The project will include a 30 m3/day, small scale solar powered desalination plant that will use eight reverse osmosis (RO) elements provided by Dow, reported WWi magazine.

Marc Vergnet, president of Mascara said he is expecting the project to consume 2.8 kWh/m3, which is considerably smaller than Masdar’s 3.6 kWh/m3 target for the other four desalination projects.

Now in operation, the previous four projects are being operated by Spanish firm Abengoa, French companies SIDEM (Veolia) and Suez and US firm, Trevi Systems (read WWi article).

The Mascara project will be the first in Ghantoot to connect solar power to the desalination process and is expected to be up and running by May.

Speaking onsite at Ghantoot, Dr Alexander Ritschel, senior manager at Masdar, said: “Desalination plants in the UAE are mainly thermal and aged.
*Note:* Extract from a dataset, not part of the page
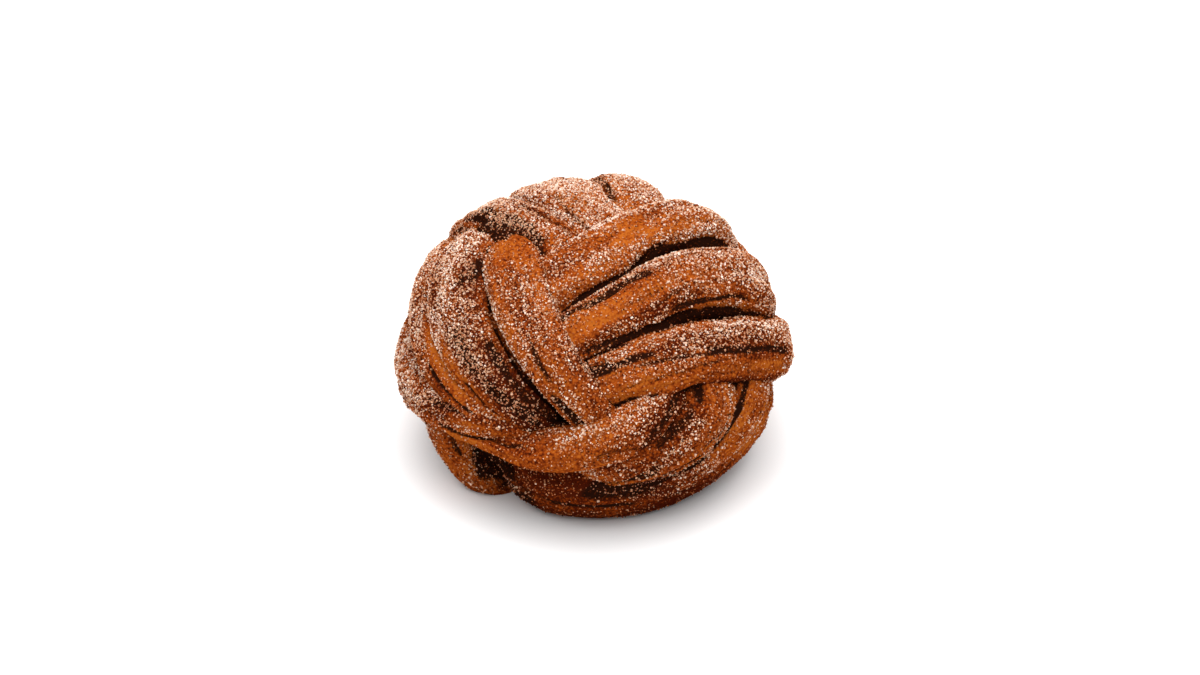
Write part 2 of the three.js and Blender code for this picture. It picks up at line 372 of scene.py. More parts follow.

There needs to be a transition to membrane-based desalination technology, which is more efficient than thermal processes installed sometimes up to 40 years ago.”

Ritschel said the five trial plants will run until 2017, with the aim to find out “how the desalination plant of the future will operate”.

Commenting on the new solar development, he said it’s designed to operate off-grid for remote locations, such as islands, reported WWi magazine.

Treated water from the Mascara trial will be disposed to the sea at this stage, Vergnet confirmed, until they have enough data to develop the plant on a larger scale.

He added that Mascara was hoping to “avoid pre-treatment” ahead of the RO membranes and that the project will be intaking the water from a borehole, which will act as a “natural filter” for the seawater.